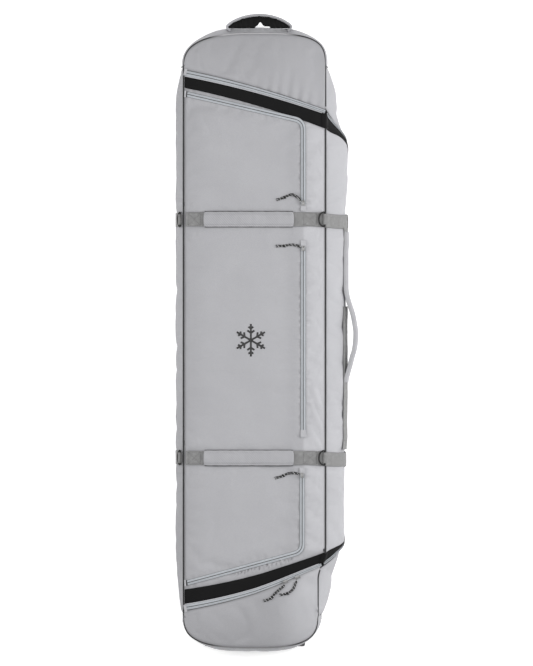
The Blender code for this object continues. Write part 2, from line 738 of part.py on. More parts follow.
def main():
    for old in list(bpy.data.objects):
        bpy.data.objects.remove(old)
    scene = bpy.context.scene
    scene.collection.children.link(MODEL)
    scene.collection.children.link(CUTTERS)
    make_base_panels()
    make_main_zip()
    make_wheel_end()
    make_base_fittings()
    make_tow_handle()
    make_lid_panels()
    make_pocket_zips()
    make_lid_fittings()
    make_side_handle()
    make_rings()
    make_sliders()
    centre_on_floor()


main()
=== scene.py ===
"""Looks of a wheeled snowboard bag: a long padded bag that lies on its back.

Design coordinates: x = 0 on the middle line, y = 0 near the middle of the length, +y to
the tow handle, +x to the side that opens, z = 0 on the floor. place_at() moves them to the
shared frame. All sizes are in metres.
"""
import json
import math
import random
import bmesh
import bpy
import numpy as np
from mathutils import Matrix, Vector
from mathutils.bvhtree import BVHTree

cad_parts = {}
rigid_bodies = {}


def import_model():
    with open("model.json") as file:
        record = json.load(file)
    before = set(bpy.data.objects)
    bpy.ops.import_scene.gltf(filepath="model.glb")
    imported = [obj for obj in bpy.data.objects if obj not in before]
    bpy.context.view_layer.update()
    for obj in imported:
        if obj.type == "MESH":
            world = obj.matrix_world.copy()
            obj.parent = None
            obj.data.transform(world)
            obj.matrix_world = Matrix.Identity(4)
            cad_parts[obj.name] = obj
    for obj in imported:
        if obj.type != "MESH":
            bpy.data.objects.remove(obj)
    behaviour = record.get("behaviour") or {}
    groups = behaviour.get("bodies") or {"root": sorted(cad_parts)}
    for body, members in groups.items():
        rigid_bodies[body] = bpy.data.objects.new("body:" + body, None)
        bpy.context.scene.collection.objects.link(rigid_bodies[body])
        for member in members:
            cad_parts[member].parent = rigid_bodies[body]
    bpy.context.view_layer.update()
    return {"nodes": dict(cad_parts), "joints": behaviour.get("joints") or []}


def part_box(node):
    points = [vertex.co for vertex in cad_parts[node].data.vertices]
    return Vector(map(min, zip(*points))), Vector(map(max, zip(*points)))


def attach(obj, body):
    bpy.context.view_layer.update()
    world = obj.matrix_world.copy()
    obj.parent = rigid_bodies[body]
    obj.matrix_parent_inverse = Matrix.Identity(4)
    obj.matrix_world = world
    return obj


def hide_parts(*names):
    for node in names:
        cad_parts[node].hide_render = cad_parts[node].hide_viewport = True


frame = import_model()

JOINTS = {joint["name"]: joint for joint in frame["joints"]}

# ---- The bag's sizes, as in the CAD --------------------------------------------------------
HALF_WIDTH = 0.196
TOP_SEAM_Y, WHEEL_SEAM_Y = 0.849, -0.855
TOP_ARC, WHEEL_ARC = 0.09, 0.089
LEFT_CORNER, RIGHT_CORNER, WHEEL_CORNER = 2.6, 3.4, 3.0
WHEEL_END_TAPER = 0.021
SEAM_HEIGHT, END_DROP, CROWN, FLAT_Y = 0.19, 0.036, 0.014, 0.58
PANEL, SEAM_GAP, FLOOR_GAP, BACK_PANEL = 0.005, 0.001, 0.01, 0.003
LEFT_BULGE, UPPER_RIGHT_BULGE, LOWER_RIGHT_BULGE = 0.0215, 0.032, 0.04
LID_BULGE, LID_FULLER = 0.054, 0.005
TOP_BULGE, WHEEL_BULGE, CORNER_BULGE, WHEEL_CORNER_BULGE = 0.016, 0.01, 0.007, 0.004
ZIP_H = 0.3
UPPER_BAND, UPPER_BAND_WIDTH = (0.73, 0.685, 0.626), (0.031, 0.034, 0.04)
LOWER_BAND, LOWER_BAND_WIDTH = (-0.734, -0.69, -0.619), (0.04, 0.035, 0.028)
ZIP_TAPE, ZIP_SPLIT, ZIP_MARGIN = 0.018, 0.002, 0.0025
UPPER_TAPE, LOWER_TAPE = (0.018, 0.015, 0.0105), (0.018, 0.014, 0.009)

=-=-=

◆ **Work instructions**
Print the material verbatim, all of it.

◆ **Solution for this problem**
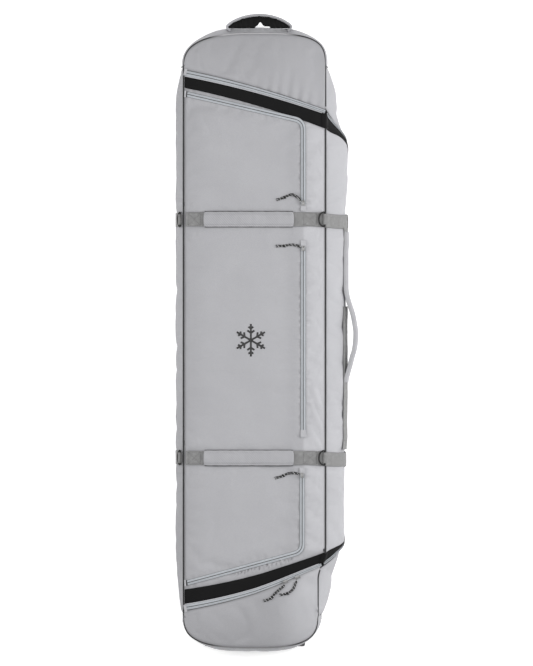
The Blender code for this object continues. Write part 2, from line 738 of part.py on. More parts follow.
def main():
    for old in list(bpy.data.objects):
        bpy.data.objects.remove(old)
    scene = bpy.context.scene
    scene.collection.children.link(MODEL)
    scene.collection.children.link(CUTTERS)
    make_base_panels()
    make_main_zip()
    make_wheel_end()
    make_base_fittings()
    make_tow_handle()
    make_lid_panels()
    make_pocket_zips()
    make_lid_fittings()
    make_side_handle()
    make_rings()
    make_sliders()
    centre_on_floor()


main()
=== scene.py ===
"""Looks of a wheeled snowboard bag: a long padded bag that lies on its back.

Design coordinates: x = 0 on the middle line, y = 0 near the middle of the length, +y to
the tow handle, +x to the side that opens, z = 0 on the floor. place_at() moves them to the
shared frame. All sizes are in metres.
"""
import json
import math
import random
import bmesh
import bpy
import numpy as np
from mathutils import Matrix, Vector
from mathutils.bvhtree import BVHTree

cad_parts = {}
rigid_bodies = {}


def import_model():
    with open("model.json") as file:
        record = json.load(file)
    before = set(bpy.data.objects)
    bpy.ops.import_scene.gltf(filepath="model.glb")
    imported = [obj for obj in bpy.data.objects if obj not in before]
    bpy.context.view_layer.update()
    for obj in imported:
        if obj.type == "MESH":
            world = obj.matrix_world.copy()
            obj.parent = None
            obj.data.transform(world)
            obj.matrix_world = Matrix.Identity(4)
            cad_parts[obj.name] = obj
    for obj in imported:
        if obj.type != "MESH":
            bpy.data.objects.remove(obj)
    behaviour = record.get("behaviour") or {}
    groups = behaviour.get("bodies") or {"root": sorted(cad_parts)}
    for body, members in groups.items():
        rigid_bodies[body] = bpy.data.objects.new("body:" + body, None)
        bpy.context.scene.collection.objects.link(rigid_bodies[body])
        for member in members:
            cad_parts[member].parent = rigid_bodies[body]
    bpy.context.view_layer.update()
    return {"nodes": dict(cad_parts), "joints": behaviour.get("joints") or []}


def part_box(node):
    points = [vertex.co for vertex in cad_parts[node].data.vertices]
    return Vector(map(min, zip(*points))), Vector(map(max, zip(*points)))


def attach(obj, body):
    bpy.context.view_layer.update()
    world = obj.matrix_world.copy()
    obj.parent = rigid_bodies[body]
    obj.matrix_parent_inverse = Matrix.Identity(4)
    obj.matrix_world = world
    return obj


def hide_parts(*names):
    for node in names:
        cad_parts[node].hide_render = cad_parts[node].hide_viewport = True


frame = import_model()

JOINTS = {joint["name"]: joint for joint in frame["joints"]}

# ---- The bag's sizes, as in the CAD --------------------------------------------------------
HALF_WIDTH = 0.196
TOP_SEAM_Y, WHEEL_SEAM_Y = 0.849, -0.855
TOP_ARC, WHEEL_ARC = 0.09, 0.089
LEFT_CORNER, RIGHT_CORNER, WHEEL_CORNER = 2.6, 3.4, 3.0
WHEEL_END_TAPER = 0.021
SEAM_HEIGHT, END_DROP, CROWN, FLAT_Y = 0.19, 0.036, 0.014, 0.58
PANEL, SEAM_GAP, FLOOR_GAP, BACK_PANEL = 0.005, 0.001, 0.01, 0.003
LEFT_BULGE, UPPER_RIGHT_BULGE, LOWER_RIGHT_BULGE = 0.0215, 0.032, 0.04
LID_BULGE, LID_FULLER = 0.054, 0.005
TOP_BULGE, WHEEL_BULGE, CORNER_BULGE, WHEEL_CORNER_BULGE = 0.016, 0.01, 0.007, 0.004
ZIP_H = 0.3
UPPER_BAND, UPPER_BAND_WIDTH = (0.73, 0.685, 0.626), (0.031, 0.034, 0.04)
LOWER_BAND, LOWER_BAND_WIDTH = (-0.734, -0.69, -0.619), (0.04, 0.035, 0.028)
ZIP_TAPE, ZIP_SPLIT, ZIP_MARGIN = 0.018, 0.002, 0.0025
UPPER_TAPE, LOWER_TAPE = (0.018, 0.015, 0.0105), (0.018, 0.014, 0.009)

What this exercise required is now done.